Transcribe only the lines from the line with "build_belts(finish, faces[0])" through the line with "for node in", exactly, counting both of those lines as part of the stretch.

→ **MATERIAL FOR THIS EXERCISE**:

_ _ _ _ _ _ _

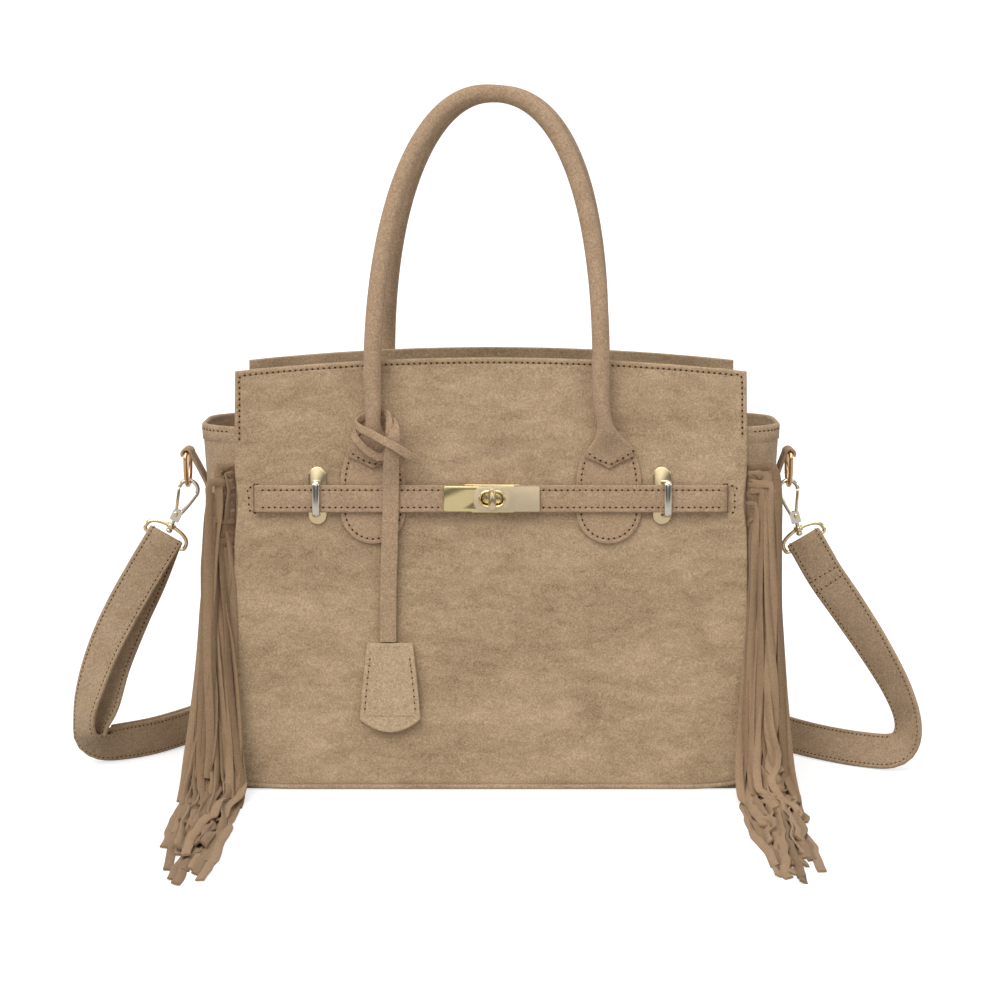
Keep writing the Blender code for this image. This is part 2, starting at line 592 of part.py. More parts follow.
# ---- shoulder strap ----
def strap_route():
    """Hand-set stations of the strap: x, y, z and the way its width points."""
    ring_tilt = [math.radians(t) for t in STRAP_RING_TILT]
    stations = []
    x, z, _ = clasp_place(0)
    bar_x = x - STRAP_RING_HEIGHT * math.sin(ring_tilt[0])
    bar_z = z - STRAP_RING_HEIGHT * math.cos(ring_tilt[0])
    bar_way = (math.cos(ring_tilt[0]), 0, -math.sin(ring_tilt[0]))
    down = Vector((-math.sin(ring_tilt[0]), 0, -math.cos(ring_tilt[0])))
    # sewn end at the slider, along the floor, then up to the left ring's bar
    stations += [
        (-0.2100, 0.0680, 0.0142, 0.0, 0.0, 1.0),
        (-0.2232, 0.0463, 0.0138, 0.0, 0.05, 1.0),
        (-0.2388, 0.0260, 0.0134, 0.0, 0.05, 1.0),
        (-0.2566, 0.0112, 0.0134, 0.0, -0.05, 1.0),
        (-0.2680, 0.0024, 0.0150, 0.15, -0.25, 0.95),
        (-0.2722, -0.0028, 0.0212, 0.40, -0.50, 0.70),
        (-0.2708, -0.0038, 0.0292, 0.60, -0.58, 0.35),
        (-0.2652, -0.0030, 0.0430, 0.75, -0.55, 0.05),
        (-0.2590, 0.0010, 0.0700, 0.83, -0.40, -0.15),
        (-0.2480, 0.0050, 0.1000, 0.88, -0.20, -0.30),
        (-0.2350, 0.0070, 0.1290, 0.88, -0.05, -0.42),
    ]
    turn = 0.0013 + GAP + STRAP_WALL / 2 + 0.0001
    for degrees in (-15, 25, 65, 90, 115, 155, 195):
        a = math.radians(degrees)
        back = turn * math.cos(a)
        over = turn * math.sin(a)
        point = Vector((bar_x, back, bar_z)) - down * over
        stations.append((*point, *bar_way))
    # outer run: down from the ring to the floor on the left
    stations += [
        (-0.2345, -0.0052, 0.1390, 0.88, -0.08, -0.44),
        (-0.2490, -0.0085, 0.1140, 0.87, -0.15, -0.40),
        (-0.2622, -0.0110, 0.0880, 0.84, -0.35, -0.30),
        (-0.2725, -0.0130, 0.0610, 0.77, -0.52, -0.15),
        (-0.2785, -0.0130, 0.0380, 0.62, -0.68, 0.05),
        (-0.2775, -0.0090, 0.0210, 0.45, -0.60, 0.50),
        (-0.2680, -0.0020, 0.0142, 0.15, -0.30, 0.95),
        (-0.2540, 0.0080, 0.0130, 0.0, -0.05, 1.0),
        (-0.2360, 0.0230, 0.0130, 0.0, 0.0, 1.0),
        (-0.2190, 0.0430, 0.0140, 0.0, 0.0, 1.0),
        (-0.2050, 0.0620, 0.0156, 0.0, 0.0, 1.0),
        (-0.1880, 0.0800, 0.0145, 0.0, 0.10, 1.0),
        (-0.1600, 0.0940, 0.0126, 0.0, 0.30, 0.95),
        (-0.1000, 0.0990, 0.0120, 0.0, 0.40, 0.92),
        (-0.0300, 0.1000, 0.0120, 0.0, 0.40, 0.92),
        (0.0400, 0.1000, 0.0120, 0.0, 0.40, 0.92),
        (0.1000, 0.0990, 0.0120, 0.0, 0.40, 0.92),
        (0.1580, 0.0920, 0.0120, 0.05, 0.40, 0.92),
        (0.1880, 0.0690, 0.0116, 0.15, 0.45, 0.88),
        (0.2060, 0.0420, 0.0114, 0.28, 0.48, 0.83),
        (0.2280, 0.0160, 0.0112, 0.28, 0.50, 0.82),
        (0.2540, -0.0050, 0.0112, 0.15, 0.52, 0.84),
        (0.2740, -0.0160, 0.0128, -0.10, 0.60, 0.78),
        (0.2830, -0.0185, 0.0205, -0.40, 0.74, 0.50),
        (0.2842, -0.0180, 0.0350, -0.58, 0.78, 0.16),
        (0.2768, -0.0155, 0.0560, -0.68, 0.68, -0.14),
        (0.2615, -0.0120, 0.0830, -0.77, 0.50, -0.32),
        (0.2430, -0.0085, 0.1110, -0.82, 0.24, -0.45),
        (0.2270, -0.0060, 0.1340, -0.85, 0.0, -0.51),
    ]
    x, z, _ = clasp_place(1)
    bar_x = x + STRAP_RING_HEIGHT * math.sin(ring_tilt[1])
    bar_z = z - STRAP_RING_HEIGHT * math.cos(ring_tilt[1])
    bar_way = (-math.cos(ring_tilt[1]), 0, -math.sin(ring_tilt[1]))
    down = Vector((math.sin(ring_tilt[1]), 0, -math.cos(ring_tilt[1])))
    for degrees in (-165, -205, -245, -270, -295, -335, -360):
        a = math.radians(degrees)
        point = Vector((bar_x, turn * math.cos(a), bar_z)) - down * turn * math.sin(a)
        stations.append((*point, *bar_way))
    for along in (0.006, 0.020):
        point = Vector((bar_x, turn - 0.0003, bar_z)) + down * along
        stations.append((*point, *bar_way))
    return stations


def build_strap(finish):
    """Flat strap, doubled through the left ring and sewn round the right one."""
    path = smooth_path(strap_route(), 0.0075)
    points = [row[:3] for row in path]
    ways = [Vector(row[3:]) for row in path]
    mesh = sweep(points, ways, flat_section(STRAP_WIDTH, STRAP_WALL), smooth=False)
    new_object("shoulder_strap", mesh, finish["suede"])


def build_slider(finish):
    """Strap slider: a frame with its middle bar set between the two plies."""
    gold = finish["pale_gold"]
    empty = bpy.data.objects.new("slider_frame", None)
    bpy.context.scene.collection.objects.link(empty)
    along = Vector((0.60, 0.80, 0)).normalized()
    place = Matrix((along, Vector((0, 0, 1)), along.cross(Vector((0, 0, 1))))).transposed().to_4x4()
    place.translation = (-0.2030, 0.0640, 0.0156)
    empty.matrix_world = place
    frame = rounded_box(-0.0075, -0.0143, 0.0075, 0.0143, 0.002)
    points = [(x, y, -0.0035) for x, y in frame]
    mesh = sweep(points, (0, 0, 1), ellipse(0.0011, 0.0011, 8), ring=True)
    new_object("strap_slider", mesh, gold, empty)


# ---- hanging tag ----
def lace_route():
    """Hand-set stations of the lace: across, up the panel and out of its face, half width,
    and the way its width points."""
    return [
        # pointed tail, over the hanging part and across the handle's front
        (-0.0446, 0.2176, 0.0125, 0.0018, 0.50, 0.86, 0.0),
        (-0.0520, 0.2218, 0.0168, 0.0028, 0.50, 0.86, 0.0),
        (-0.0597, 0.2267, 0.0194, 0.0028, 0.50, 0.86, 0.0),
        (-0.0680, 0.2312, 0.0194, 0.0027, 0.50, 0.86, 0.0),
        (-0.0770, 0.2362, 0.0180, 0.0026, 0.40, 0.92, 0.0),
        (-0.0850, 0.2400, 0.0145, 0.0025, 0.15, 0.98, 0.0),
        # first turn, behind the handle to its right side
        (-0.0880, 0.2430, 0.0095, 0.0024, 0.0, 1.0, 0.0),
        (-0.0850, 0.2462, 0.0050, 0.0024, 0.0, 1.0, 0.0),
        (-0.0770, 0.2490, 0.0026, 0.0024, 0.0, 1.0, 0.0),
        (-0.0700, 0.2500, 0.0050, 0.0024, 0.1, 1.0, 0.0),
        (-0.0668, 0.2480, 0.0105, 0.0024, 0.4, 0.9, 0.3),
        (-0.0660, 0.2420, 0.0140, 0.0025, 0.9, 0.3, 0.3),
        (-0.0662, 0.2330, 0.0140, 0.0026, 1.0, 0.1, 0.0),
        (-0.0672, 0.2250, 0.0118, 0.0026, 0.9, -0.4, 0.0),
        # back across the flare, behind the hanging part, to the left side
        (-0.0720, 0.2208, 0.0098, 0.0026, 0.2, -1.0, 0.0),
        (-0.0790, 0.2240, 0.0102, 0.0026, -0.45, -0.9, 0.0),
        (-0.0855, 0.2300, 0.0108, 0.0025, -0.6, -0.8, 0.0),
        (-0.0895, 0.2360, 0.0085, 0.0024, -0.5, -0.85, 0.0),
        # second turn, lower behind the handle, out at the right side
        (-0.0870, 0.2405, 0.0042, 0.0023, -0.2, -1.0, 0.0),
        (-0.0770, 0.2432, 0.0021, 0.0023, 0.0, -1.0, 0.0),
        (-0.0680, 0.2440, 0.0045, 0.0023, 0.0, -1.0, 0.0),
        (-0.0636, 0.2440, 0.0110, 0.0026, -0.4, -0.9, -0.3),
        (-0.0624, 0.2390, 0.0158, 0.0034, -0.9, -0.3, -0.3),
        # hanging part, over the belt and down the panel to the tag
        (-0.0632, 0.2320, 0.0165, 0.0044, -1.0, -0.1, 0.0),
        (-0.0645, 0.2210, 0.0146, 0.0051, -1.0, 0.0, 0.0),
        (-0.0652, 0.2090, 0.0105, 0.0054, -1.0, 0.0, 0.0),
        (-0.0655, 0.1950, 0.0068, 0.0054, -1.0, 0.0, 0.0),
        (-0.0662, 0.1700, 0.0056, 0.0054, -1.0, 0.0, 0.0),
        (-0.0672, 0.1400, 0.0042, 0.0054, -1.0, 0.0, 0.0),
        (-0.0676, 0.1150, 0.0034, 0.0054, -1.0, 0.0, 0.0),
        (-0.0676, 0.0990, 0.0032, 0.0054, -1.0, 0.0, 0.0),
    ]


def build_lace_and_tag(finish, face):
    """Flat lace tied twice round the left handle's foot, with a bell-shaped tag of two plies."""
    path = smooth_path(lace_route(), 0.0042)
    sections = [flat_section(2 * row[3], LACE_WALL) for row in path]
    mesh = sweep([row[:3] for row in path], [Vector(row[4:]) for row in path], sections,
                 smooth=False)
    new_object("tag_lace", mesh, finish["suede"], face)

    low = TAG_BOTTOM / math.cos(LEAN)
    top = low + TAG_HEIGHT
    outline = []
    for i in range(11):
        t = -1 + 2 * i / 10
        outline.append((0.0200 * t, low + 0.0085 * t * t))
    outline += [(0.0188, low + 0.025), (0.0155, top - 0.002), (0.0140, top), (-0.0140, top),
                (-0.0155, top - 0.002), (-0.0188, low + 0.025)]
    place = (-0.0665, 0, 0)
    mesh = slab(outline, 0.0006, 0.0026)
    new_object("tag_back", mesh, finish["suede"], face, place)
    new_object("tag_front", slab(outline, 0.0029, 0.0049), finish["suede"], face, place)


# ---- fringes ----
def build_fringes(finish):
    """Outer shape of each side's strands: down from the front seam, then out along the floor."""
    # across from the middle, forward, height, half width, half thickness
    stations = (
        (0.1790, -0.0580, 0.2070, 0.0070, 0.0035),
        (0.1860, -0.0675, 0.1800, 0.0140, 0.0115),
        (0.1884, -0.0765, 0.1200, 0.0162, 0.0145),
        (0.1889, -0.0845, 0.0550, 0.0167, 0.0160),
        (0.1872, -0.0950, 0.0290, 0.0180, 0.0145),
        (0.1845, -0.1180, 0.0135, 0.0205, 0.0110),
        (0.1818, -0.1600, 0.0092, 0.0235, 0.0085),
        (0.1802, -0.2200, 0.0070, 0.0240, 0.0062),
        (0.1796, -0.2830, 0.0044, 0.0225, 0.0036),
    )
    for word, side in (("left", -1), ("right", 1)):
        path = smooth_path(stations, 0.016)
        points = [(side * row[0], row[1], row[2]) for row in path]
        sections = [rounded_box(-row[3], -row[4], row[3], row[4], row[4] * 0.6, 2)
                    for row in path]
        mesh = sweep(points, (1, 0, 0), sections)
        new_object(f"{word}_fringe", mesh, finish["suede"])


def main():
    """Clear the scene and build every piece."""
    for obj in list(bpy.data.objects):
        bpy.data.objects.remove(obj)
    finish = make_materials()
    faces = (face_empty("front_face", -1), face_empty("back_face", 1))
    bpy.context.view_layer.update()
    build_panels(finish, faces)
    build_gussets(finish)
    build_base(finish)
    build_lining(finish)
    build_handles(finish)
    build_tabs(finish, faces)
    build_belts(finish, faces[0])
    build_lock(finish, faces[0])
    build_staples(finish, faces[0])
    build_side_tabs(finish)
    build_d_rings(finish)
    build_clasps(finish)
    build_strap_rings(finish)
    build_strap(finish)
    build_slider(finish)
    build_lace_and_tag(finish, faces[0])
    build_fringes(finish)
    bpy.context.view_layer.update()


main()
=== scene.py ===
"""Looks of a fringed suede tote: suede panels with topstitching, rolled handles, a belt with a
turn lock, a tied tag, side fringes and a clip-on strap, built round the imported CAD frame.
Metres, +Z up, front towards -Y.
"""

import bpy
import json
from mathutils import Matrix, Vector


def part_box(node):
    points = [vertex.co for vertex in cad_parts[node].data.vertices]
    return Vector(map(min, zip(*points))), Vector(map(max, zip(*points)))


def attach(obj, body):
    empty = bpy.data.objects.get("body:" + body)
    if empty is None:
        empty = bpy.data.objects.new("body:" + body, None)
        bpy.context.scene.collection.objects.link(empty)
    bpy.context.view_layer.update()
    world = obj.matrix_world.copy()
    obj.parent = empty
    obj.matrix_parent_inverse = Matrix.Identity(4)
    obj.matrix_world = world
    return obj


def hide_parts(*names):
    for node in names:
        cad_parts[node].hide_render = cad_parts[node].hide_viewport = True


bl_info = {
    "name": "Fringed suede tote",
    "version": (1, 0, 0),
    "blender": (4, 5, 0),
    "location": "View3D > Sidebar > Tote",
    "description": "Builds a fringed suede tote and its studio round a packed CAD frame",
    "category": "Object",
}

import json
import math

import bmesh
import bpy
import numpy as np
from bpy.props import FloatProperty, FloatVectorProperty, IntProperty, PointerProperty
from mathutils import Matrix, Vector, noise

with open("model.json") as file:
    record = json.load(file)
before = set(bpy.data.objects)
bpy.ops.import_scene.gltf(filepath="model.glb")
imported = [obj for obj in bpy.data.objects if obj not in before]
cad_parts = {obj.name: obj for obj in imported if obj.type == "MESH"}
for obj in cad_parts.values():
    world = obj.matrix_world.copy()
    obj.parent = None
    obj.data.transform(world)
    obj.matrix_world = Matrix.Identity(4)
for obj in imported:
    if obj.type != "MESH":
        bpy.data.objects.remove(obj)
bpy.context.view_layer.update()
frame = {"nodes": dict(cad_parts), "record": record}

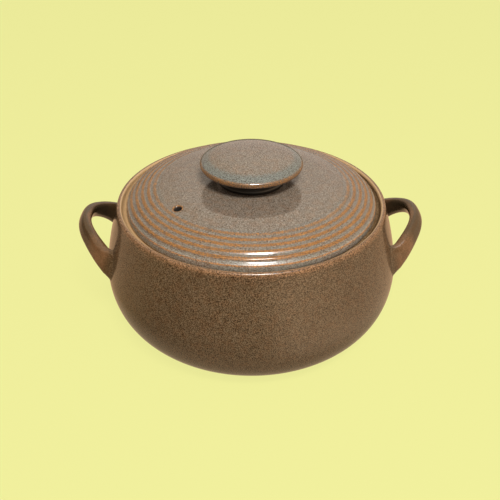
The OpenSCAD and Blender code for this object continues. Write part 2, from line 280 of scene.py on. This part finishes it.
ROOT_Z = POT_H - ROOT_DROP
ROOT_R = float(wall_r(ROOT_Z))
ROOT_X, ROOT_Y = ROOT_R * math.cos(rad(ROOT_ANGLE)), ROOT_R * math.sin(rad(ROOT_ANGLE))
HANDLE_RUN = HANDLE_REACH - ROOT_X
ROOT_HEADING = math.degrees(math.atan2(HANDLE_RUN * HANDLE_BOW, ROOT_Y))
ROOT_SKEW = math.cos(rad(ROOT_HEADING - ROOT_ANGLE))
OVAL_A = np.radians(np.linspace(0, 360, SIDES, endpoint=False))
OVAL = spow(np.stack([np.cos(OVAL_A), np.sin(OVAL_A)], 1), 2 / STRAP_SQUARE)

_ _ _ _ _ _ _

→ **EXERCISE RESPONSE**:
    build_belts(finish, faces[0])
    build_lock(finish, faces[0])
    build_staples(finish, faces[0])
    build_side_tabs(finish)
    build_d_rings(finish)
    build_clasps(finish)
    build_strap_rings(finish)
    build_strap(finish)
    build_slider(finish)
    build_lace_and_tag(finish, faces[0])
    build_fringes(finish)
    bpy.context.view_layer.update()


main()
=== scene.py ===
"""Looks of a fringed suede tote: suede panels with topstitching, rolled handles, a belt with a
turn lock, a tied tag, side fringes and a clip-on strap, built round the imported CAD frame.
Metres, +Z up, front towards -Y.
"""

import bpy
import json
from mathutils import Matrix, Vector


def part_box(node):
    points = [vertex.co for vertex in cad_parts[node].data.vertices]
    return Vector(map(min, zip(*points))), Vector(map(max, zip(*points)))


def attach(obj, body):
    empty = bpy.data.objects.get("body:" + body)
    if empty is None:
        empty = bpy.data.objects.new("body:" + body, None)
        bpy.context.scene.collection.objects.link(empty)
    bpy.context.view_layer.update()
    world = obj.matrix_world.copy()
    obj.parent = empty
    obj.matrix_parent_inverse = Matrix.Identity(4)
    obj.matrix_world = world
    return obj


def hide_parts(*names):
    for node in names:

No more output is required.